1. Nomura on Apollo Hospitals stock rating: Earnings estimates down, but growth may pick up

Nomura on Apollo Hospitals stock rating: Earnings estimates down, but growth may pick up

Earnings estimates down 31/25% for FY18/19F; expect 32% earnings CAGR over FY17-20F; TP reduced to 1,307 from 1,505

By: | Updated: November 27, 2017 3:25 AM
Nomura on Apollo Hospitals stock rating, nomura, apollo hospital stock, AHLL, Ebitda, ARPOB, ALOS, Navi Mumbai  Across hospitals, Apollo Hospitals has recorded significant improvement in ALOS (average length of stay).

Over the past 12 months Apollo Hospitals (APHS) stock price has declined 12% vs. the Sensex return of 27%. Factors such as stent price control, slower volume growth, fall in Kolkata JV profitability and substantial rise in doctor payouts impacted the hospital business margins adversely. Also, the decline in losses in subsidiary Apollo Health & Lifestyle Limited (AHLL) is slower than our expectations. Accordingly, we reduce our earnings estimates for FY18F and FY19F by 31% and 25%, respectively. We expect a recovery from a low base in FY18F. We expect operating and financial leverage to play out as volumes and occupancy rise. APHS has consistently reduced ALOS (average length of stay), leading to enhanced capacity and ARPOB (average revenue per occupied bed). The ramp-up in new hospitals is encouraging, particularly at Navi Mumbai, which is set to achieve break even in early FY19F, in our view. We expect earnings to record 32% CAGR over FY17-20F. We expect growth to remain strong beyond the explicit growth period, as there is significant scope to increase margins in the hospital and pharmacy business, and improvement in AHLL performance. We value APHS at 17x one-year forward EV/Ebitda (unchanged). We apply 17x EV/Ebitda to the proportionate share of Ebitda (based on holding) to arrive at our target price of Rs 1,307, down from Rs 1,505 previously. Our target price implies potential upside of 24%. Maintain Buy.

Catalyst: Increase in occupancy levels leading to higher margins

On EV/Ebitda basis, APHS is currently trading at 23% and 27% discount on FY19F and FY20F estimates, respectively, compared to regional peers. The stock has been trading between 18-22x one-year forward EV/Ebitda over the past three years and is currently trading at the lower end of this trading range.

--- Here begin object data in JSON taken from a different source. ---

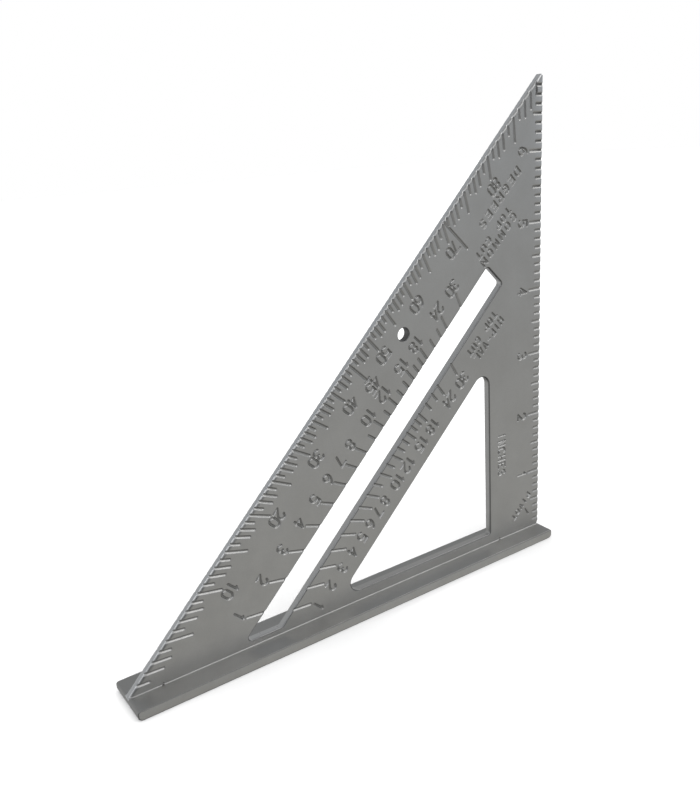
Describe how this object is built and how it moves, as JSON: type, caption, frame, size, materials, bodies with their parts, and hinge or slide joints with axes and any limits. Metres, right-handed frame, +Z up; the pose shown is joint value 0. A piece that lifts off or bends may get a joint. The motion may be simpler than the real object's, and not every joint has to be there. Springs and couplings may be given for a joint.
{
  "type": "speed square",
  "caption": "Triangular cast aluminium rafter angle square with a T-shaped fence, slot, window and recessed degree, rafter and inch scales.",
  "frame": {"origin": "centre of the fence's underside", "axes": "+Z up from the fence's underside, +X along the fence towards the ruler edge, -Y out of the face with the rafter scales"},
  "size_m": [0.1798, 0.019, 0.1817],
  "materials": {
    "cast_aluminium": "satin as-cast"
  },
  "bodies": {
    "root": {"blade": "cast_aluminium", "fence": "cast_aluminium"}
  },
  "joints": []
}
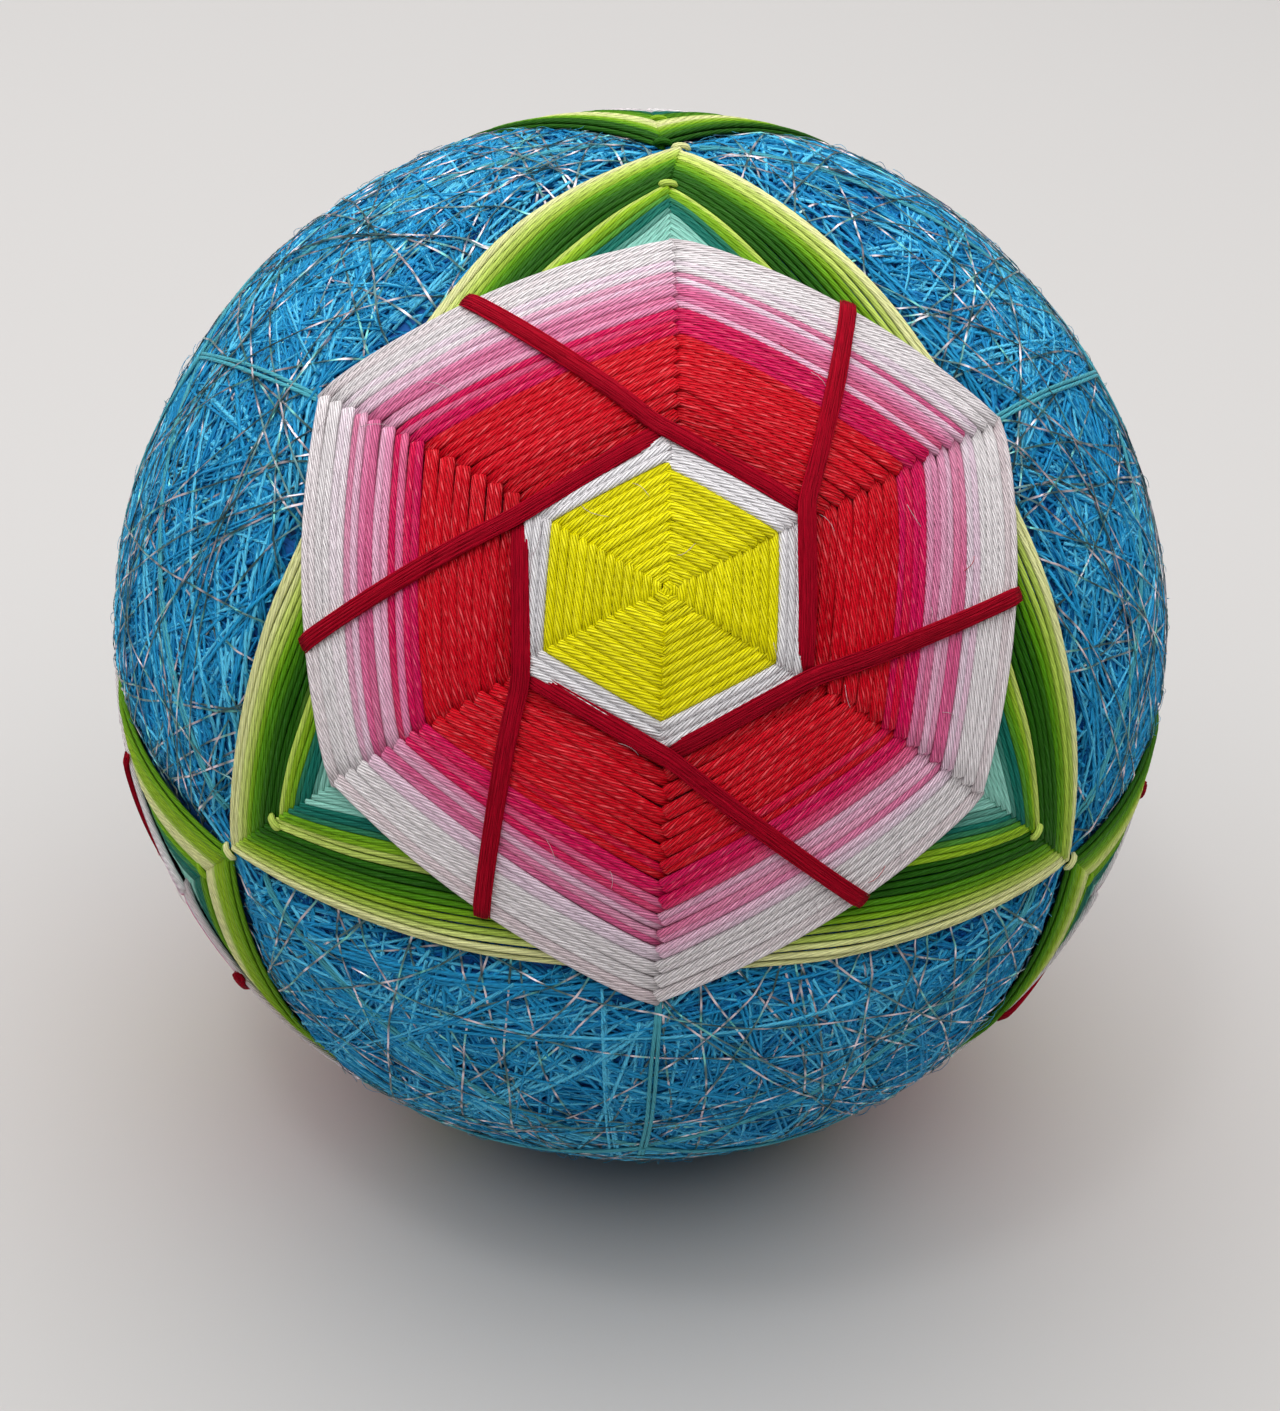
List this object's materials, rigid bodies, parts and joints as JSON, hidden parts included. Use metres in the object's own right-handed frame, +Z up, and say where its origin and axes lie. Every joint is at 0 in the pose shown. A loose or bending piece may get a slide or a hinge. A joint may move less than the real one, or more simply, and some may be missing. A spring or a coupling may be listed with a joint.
{
  "type": "temari ball",
  "caption": "Round ball wound with blue thread and stitched with red to white six-sided flowers on green three-cornered leaf frames.",
  "frame": {"origin": "on the surface that the ball rests on, straight below its centre", "axes": "+Z up through two meeting leaf tips; -Y faces the side with the pictured flower, whose axis rises about 35 degrees above level"},
  "size_m": [0.096, 0.096, 0.0954],
  "materials": {
    "blue_winding": "fine matt sewing thread in random turns, with a sparse metallic filament over it",
    "green_thread": "stranded cotton in shaded greens, soft sheen",
    "pink_thread": "twisted cotton shaded from red through pinks to white, silky sheen",
    "white_thread": "twisted white cotton, silky sheen",
    "yellow_thread": "twisted yellow cotton, silky sheen",
    "crimson_thread": "dense dark red cotton, matt",
    "turquoise_thread": "fine turquoise thread, laid double"
  },
  "bodies": {
    "root": {"wound_ball": "blue_winding", "lines_front": "turquoise_thread", "lines_back": "turquoise_thread", "lines_left": "turquoise_thread", "lines_right": "turquoise_thread", "leaf_front": "green_thread", "leaf_back": "green_thread", "leaf_left": "green_thread", "leaf_right": "green_thread", "petals_front": "pink_thread", "petals_back": "pink_thread", "petals_left": "pink_thread", "petals_right": "pink_thread", "ring_front": "white_thread", "ring_back": "white_thread", "ring_left": "white_thread", "ring_right": "white_thread", "middle_front": "yellow_thread", "middle_back": "yellow_thread", "middle_left": "yellow_thread", "middle_right": "yellow_thread", "pinwheel_front": "crimson_thread", "pinwheel_back": "crimson_thread", "pinwheel_left": "crimson_thread", "pinwheel_right": "crimson_thread"}
  },
  "joints": []
}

Improvement in ALOS is a significant positive

Across hospitals, Apollo Hospitals has recorded significant improvement in ALOS (average length of stay). ALOS has decreased by 10-35% across clusters over the past eight years as indicated. ALOS is driven by case mix and better technology. Lower ALOS increases system efficiency and creates capacity. For instance, on standalone basis, the number of operating beds has increased by 2,050 over the past eight years. In our assessment, an additional 2,300 effective beds were added due to reduction in ALOS.

The expanded capacity resulted in lower occupancy rate. The number of occupied beds expanded at just 4.5% CAGR over the past eight years. The slowdown was quite significant in the past two years with almost no rise in occupied beds. As a result, the occupancy rates declined. The occupancy rate has declined from above 73% in FY09 to just 60-65% currently. Reduction in ALOS contributed to improvement in ARPOB as well. As turnaround is faster, more patients can be treated at the similar occupancy levels. Though most of the improvement in ARPOB is driven by case mix and pricing, we estimate that reduction in ALOS helped improve ARPOB by 15% over FY09-17.

Hospital business margins under pressure; however, we expect a revival from FY19F

Over FY13-17, the hospital business Ebitda recorded a muted 5% CAGR, despite consistent increase in ARPOB. The Ebitda margin declined by more than 400bps, from 24% in FY13 to below 20% in FY17, largely driven by a rise in overheads. In this computation, we have netted off doctor retention fees from revenues. Lower occupancy levels, commissioning of new hospitals/operating beds, significant increase in doctor retention fees and reduction in prices of medical devices such as stents led to the reduction in Ebitda margin.

New hospitals are recording improvement in profitability: The losses from the new hospitals ex Navi Mumbai have reduced and the segment has turned profitable at the Ebitda level in FY17. The momentum in improvement in the profitability is sustained in 1HFY18, when the new hospitals ex Navi Mumbai recorded Ebitda of `226m, 88% of the Ebitda recorded in FY17. Even in Navi Mumbai, the Ebitda losses are declining. From `299 m Ebitda loss in 4QFY17, the first full quarter after commissioning, the losses are now at Rs 84 m in 2QFY18F. The management expects the Navi Mumbai hospital to turn Ebitda-positive in 1QFY19F.
The new hospitals’ (operating beds: 1,340) occupancy is currently low at 52%. We expect new hospital Ebitda to rise over the next three years with occupancy reaching 60%. We have factored in initial losses from the new Chennai facility in our estimates in FY20F.